Alternative Fuel Technologies
In addition to these production-related investments, auto executives also say they will be increasing their focus on alternative fuel technologies, specifically hybrid fuel systems, battery electric power and fuel cell electric power. Despite the apparent focus on electric power, seven in ten respondents to the KPMG survey say that the auto industry won't be able to offer an electric vehicle that is as affordable as traditional fuel vehicles for mainstream buyers for at least four years.
When asked what the most effective ways of making electric vehicles affordable for mainstream buyers are, the most popular responses were government subsidies (38%), automakers partnering with energy providers to generate after-sales revenues on e-components (20%), and consolidation among e-car technology partners (13%). With regard to what would happen to government subsidies for the automotive industry in their respective countries, executive were mixed. Twenty-four percent expect subsidies to increase, 34 percent say they will remain the same, and 43 percent predict a decline.
Ultimately the automakers will not be successful with these models until the vehicles become competitive without subsidies, added Silberg.

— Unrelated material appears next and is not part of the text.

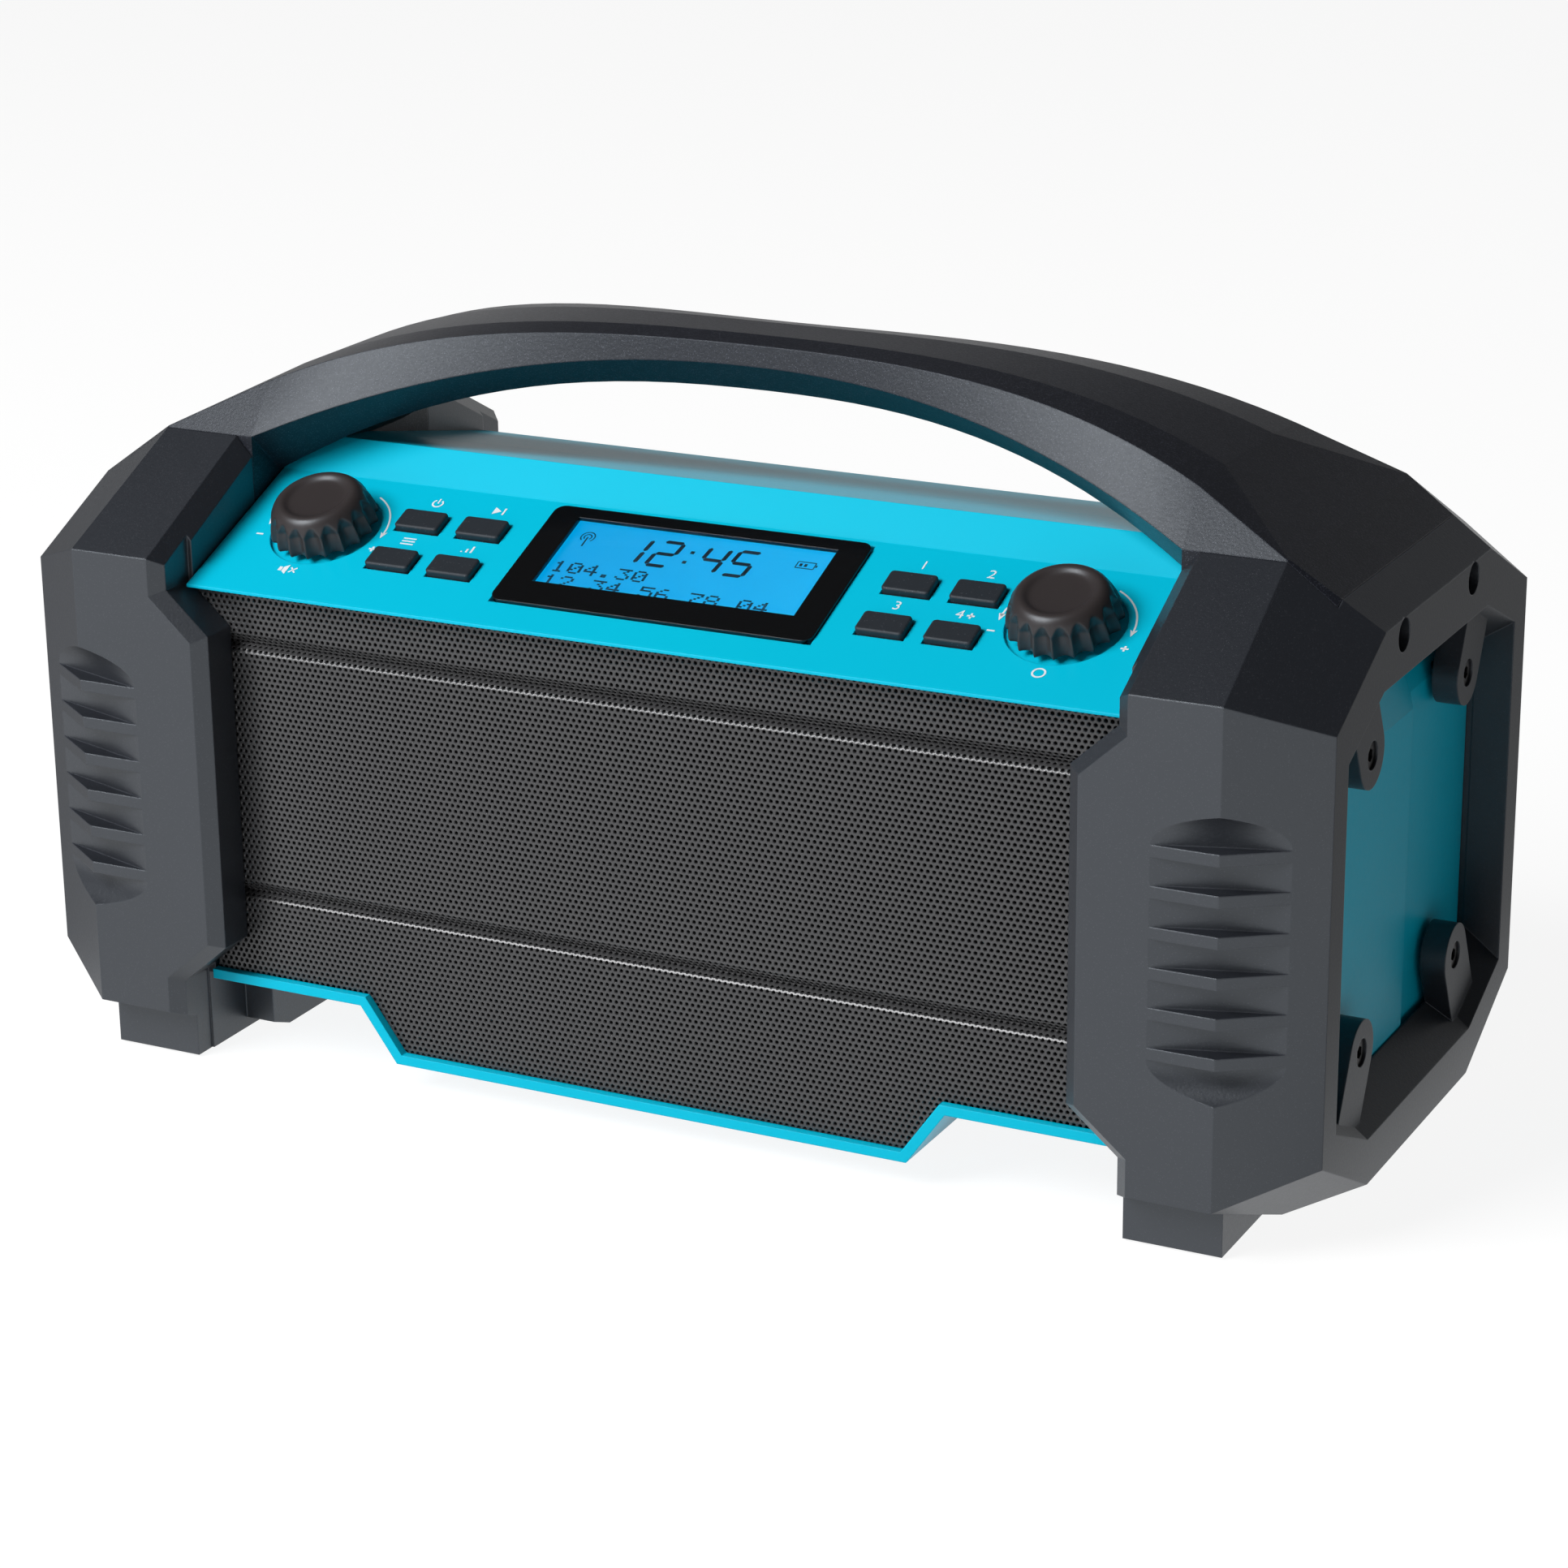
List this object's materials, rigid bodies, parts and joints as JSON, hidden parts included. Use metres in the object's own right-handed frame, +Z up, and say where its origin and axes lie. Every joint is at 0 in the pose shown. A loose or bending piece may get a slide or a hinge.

With regard to investment in global growth markets, respondents predict increased investment in China (58%), India (50%), Brazil (41%) and Russia (33%).
Forecast for Mergers and Acquisitions
Nearly two-thirds (64%) of the KPMG survey respondents believe the number of alliances, mergers and acquisitions during the next five years will increase for vehicle manufacturers. According to executives, the specific global drivers of the M&A activity include access to new technologies and products (88%), access to new markets and customers (88%), product portfolio diversification (79%) and potential for product synergies (77%).
Sixty-two percent also think M&A will increase for tier-one suppliers versus 71 percent in 2010, tier-two suppliers (47%) and dealers (46%).